Phillip Compeau, Assistant Teaching Professor (starting Fall 2015)
Phillip will be joining us from Dr. Pavel Pevzner’s group at the University of California, San Diego, where he received his Ph.D. in Mathematics. Phillip is already recognized internationally as an innovator in online education, having co-founded (with Nikolay Vyahhi) the online coding and bioinformatics instructional website called Rosalind, and developing (with Pavel Pevzner) the first massive open online course (MOOC) in computational biology. At Carnegie Mellon, he will teach a number of introductory courses and develop new online educational materials in computational biology.

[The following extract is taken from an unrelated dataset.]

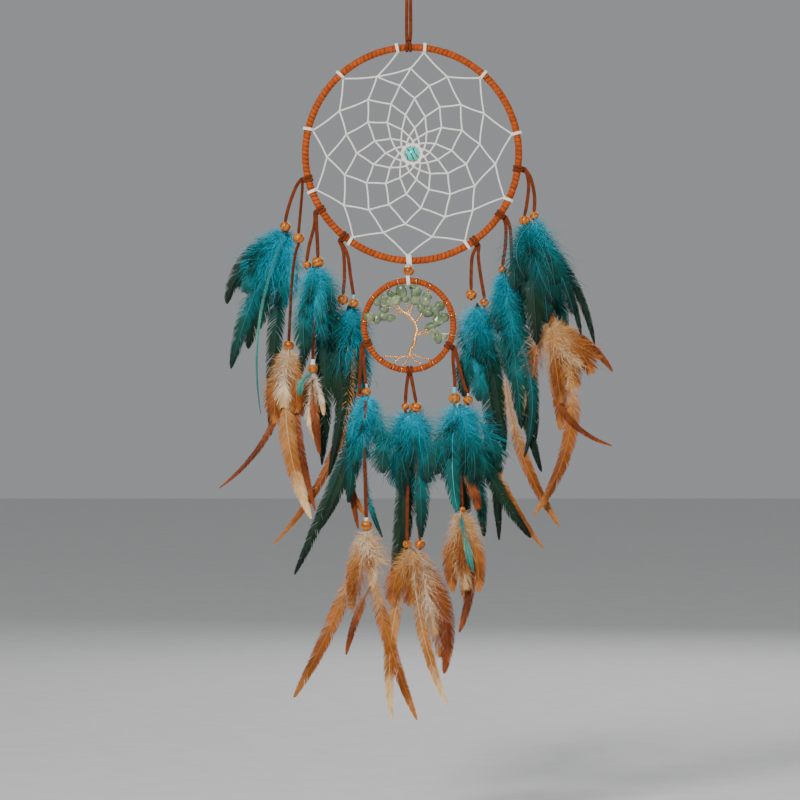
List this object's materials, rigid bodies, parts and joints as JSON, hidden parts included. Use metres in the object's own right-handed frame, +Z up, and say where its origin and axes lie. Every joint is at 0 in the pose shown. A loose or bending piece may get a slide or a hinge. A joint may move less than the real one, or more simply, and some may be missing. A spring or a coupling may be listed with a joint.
{
  "type": "dream catcher",
  "caption": "Hanging dream catcher: lace-wound hoop with a thread web, a small tree-of-life hoop below it, and feathered lace tassels with beads.",
  "frame": {"origin": "inside top of the hanging loop, where a nail or hook holds it", "axes": "+Z up, +Y away from the viewer towards the wall, +X to the viewer's right"},
  "size_m": [0.29, 0.0228, 0.5734],
  "materials": {
    "suede": "napped rust-brown suede lace",
    "thread": "waxed ivory thread",
    "ring_steel": "drawn wire",
    "copper": "polished twisted copper wire",
    "wood_bead": "lacquered golden-brown wood",
    "turquoise": "polished turquoise with dark veins",
    "sage_stone": "tumbled sage-green quartz chips",
    "teal_feather": "dyed feather, fluffy at the root",
    "tan_feather": "natural tan feather"
  },
  "bodies": {
    "hanging_loop": {"hanging_loop": "suede"},
    "hanging_lace": {"hanging_lace": "suede"},
    "big_hoop": {"big_hoop_core": "ring_steel", "big_hoop_wrap": "suede", "web_thread": "thread"},
    "center_bead": {"center_bead": "turquoise"},
    "link": {"link_cord": "thread", "link_bead": "wood_bead"},
    "small_hoop": {"small_hoop_core": "ring_steel", "small_hoop_wrap": "suede", "tree_wire": "copper", "stone_chips_left": "sage_stone", "stone_chips_top": "sage_stone", "stone_chips_right": "sage_stone"},
    "left_outer_tassel": {"left_outer_lace": "suede", "left_outer_bead_1": "wood_bead", "left_outer_bead_2": "wood_bead", "left_outer_bead_3": "wood_bead", "left_outer_feathers_upper": "teal_feather", "left_outer_feathers_lower": "tan_feather"},
    "left_middle_tassel": {"left_middle_lace": "suede", "left_middle_bead_1": "wood_bead", "left_middle_bead_2": "wood_bead", "left_middle_bead_3": "wood_bead", "left_middle_feathers": "teal_feather"},
    "left_inner_tassel": {"left_inner_lace": "suede", "left_inner_bead_1": "wood_bead", "left_inner_bead_2": "wood_bead", "left_inner_feathers": "teal_feather"},
    "right_outer_tassel": {"right_outer_lace": "suede", "right_outer_bead_1": "wood_bead", "right_outer_bead_2": "wood_bead", "right_outer_bead_3": "wood_bead", "right_outer_feathers_upper": "teal_feather", "right_outer_feathers_lower": "tan_feather"},
    "right_middle_tassel": {"right_middle_lace": "suede", "right_middle_bead_1": "wood_bead", "right_middle_feathers": "teal_feather"},
    "right_inner_tassel": {"right_inner_lace": "suede", "right_inner_bead_1": "wood_bead", "right_inner_bead_2": "wood_bead", "right_inner_feathers": "teal_feather"},
    "lower_left_tassel": {"lower_left_lace": "suede", "lower_left_bead_1": "wood_bead", "lower_left_bead_2": "wood_bead", "lower_left_feathers_upper": "teal_feather", "lower_left_feathers_lower": "tan_feather"},
    "lower_middle_tassel": {"lower_middle_lace": "suede", "lower_middle_bead_1": "wood_bead", "lower_middle_bead_2": "wood_bead", "lower_middle_bead_3": "wood_bead", "lower_middle_bead_4": "wood_bead", "lower_middle_feathers_upper": "teal_feather", "lower_middle_feathers_lower": "tan_feather"},
    "lower_right_tassel": {"lower_right_lace": "suede", "lower_right_bead_1": "wood_bead", "lower_right_bead_2": "wood_bead", "lower_right_bead_3": "wood_bead", "lower_right_feathers_upper": "teal_feather", "lower_right_feathers_lower": "tan_feather"}
  },
  "joints": [
    {"name": "hanging_lace_turn", "type": "hinge", "parent": "hanging_loop", "child": "hanging_lace", "pos_m": [0, 0, -0.022], "axis": [0, 0, 1], "range_deg": [-180, 180]},
    {"name": "big_hoop_swing", "type": "hinge", "parent": "hanging_lace", "child": "big_hoop", "pos_m": [0, 0, -0.0675], "axis": [1, 0, 0], "range_deg": [-25, 25]},
    {"name": "center_bead_spin", "type": "hinge", "parent": "big_hoop", "child": "center_bead", "pos_m": [0.0025, 0, -0.1475], "axis": [0, 0, 1], "continuous": true},
    {"name": "link_swing", "type": "hinge", "parent": "big_hoop", "child": "link", "pos_m": [0, 0, -0.22746], "axis": [1, 0, 0], "range_deg": [-25, 25]},
    {"name": "small_hoop_swing", "type": "hinge", "parent": "link", "child": "small_hoop", "pos_m": [0, 0, -0.2425], "axis": [1, 0, 0], "range_deg": [-30, 30]},
    {"name": "left_outer_swing", "type": "hinge", "parent": "big_hoop", "child": "left_outer_tassel", "pos_m": [-0.08164, 0, -0.16755], "axis": [1, 0, 0], "range_deg": [-35, 35], "deforming": ["left_outer_lace", "left_outer_feathers_upper", "left_outer_feathers_lower"]},
    {"name": "left_middle_swing", "type": "hinge", "parent": "big_hoop", "child": "left_middle_tassel", "pos_m": [-0.07133, 0, -0.19257], "axis": [1, 0, 0], "range_deg": [-35, 35], "deforming": ["left_middle_lace", "left_middle_feathers"]},
    {"name": "left_inner_swing", "type": "hinge", "parent": "big_hoop", "child": "left_inner_tassel", "pos_m": [-0.05252, 0, -0.21425], "axis": [1, 0, 0], "range_deg": [-35, 35], "deforming": ["left_inner_lace", "left_inner_feathers"]},
    {"name": "right_outer_swing", "type": "hinge", "parent": "big_hoop", "child": "right_outer_tassel", "pos_m": [0.08818, 0, -0.15939], "axis": [1, 0, 0], "range_deg": [-35, 35], "deforming": ["right_outer_lace", "right_outer_feathers_upper", "right_outer_feathers_lower"]},
    {"name": "right_middle_swing", "type": "hinge", "parent": "big_hoop", "child": "right_middle_tassel", "pos_m": [0.07379, 0, -0.19649], "axis": [1, 0, 0], "range_deg": [-35, 35], "deforming": ["right_middle_lace", "right_middle_feathers"]},
    {"name": "right_inner_swing", "type": "hinge", "parent": "big_hoop", "child": "right_inner_tassel", "pos_m": [0.05298, 0, -0.21774], "axis": [1, 0, 0], "range_deg": [-35, 35], "deforming": ["right_inner_lace", "right_inner_feathers"]},
    {"name": "lower_left_swing", "type": "hinge", "parent": "small_hoop", "child": "lower_left_tassel", "pos_m": [-0.03671, 0, -0.29189], "axis": [1, 0, 0], "range_deg": [-35, 35], "deforming": ["lower_left_lace", "lower_left_feathers_upper", "lower_left_feathers_lower"]},
    {"name": "lower_middle_swing", "type": "hinge", "parent": "small_hoop", "child": "lower_middle_tassel", "pos_m": [0.0007, 0, -0.31599], "axis": [1, 0, 0], "range_deg": [-35, 35], "deforming": ["lower_middle_lace", "lower_middle_feathers_upper", "lower_middle_feathers_lower"]},
    {"name": "lower_right_swing", "type": "hinge", "parent": "small_hoop", "child": "lower_right_tassel", "pos_m": [0.0357, 0, -0.29403], "axis": [1, 0, 0], "range_deg": [-35, 35], "deforming": ["lower_right_lace", "lower_right_feathers_upper", "lower_right_feathers_lower"]}
  ]
}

He will also take over from Karen Thickman as co-Assistant Director of the Computational Biology Masters of Science program.
Jian Ma, Associate Professor (starting Spring 2016)
Jian is currently Assistant Professor of Bioengineering at the University of Illinois at Urbana-Champaign and will join us as Associate Professor of Computational Biology in January 2016. Jian is a leader in computational approaches to comparative genomics, and his group has produced a number of state-of-the-art algorithms for whole genome comparisons. His lab is also working on cancer genomics. He was named as one of “Tomorrow’s PIs” by Genome Technology magazine in 2011 and has published a number of papers in high-impact journals, including Nature, PNAS, and PLoS Computational Biology. He received an NSF CAREER award and his work is currently funded by a number of grants from NSF and NIH.
Andreas R Pfenning, Assistant Professor (starting Fall 2016)
Andreas will be joining us after completing training with Dr. Manolis Kellis as a postdoctoral associate in a joint position between the Computer Science and Artificial Intelligence Laboratory of the Massachusetts Institute of Technology and the Genetics Department of Harvard Medical School. He is working to better understand the principles that govern neurological disorders and complex vertebrate behaviors from a genetic and evolutionary perspective. He has conducted research on the genetic mechanisms of Alzheimer’s disease progression and evolution of vocal learning behavior. Andreas has a broad base of knowledge in computational biology, neurobiology, genetics, and epigenetics. He is currently working as a. He has a PhD in Computational Biology and Bioinformatics from Duke University and a BS in Computer Science, from Carnegie Mellon (2006). He has published a number of high-impact papers, including three in Nature and three in Science. Andreas was born in Pittsburgh and grew up in the Squirrel Hill neighborhood.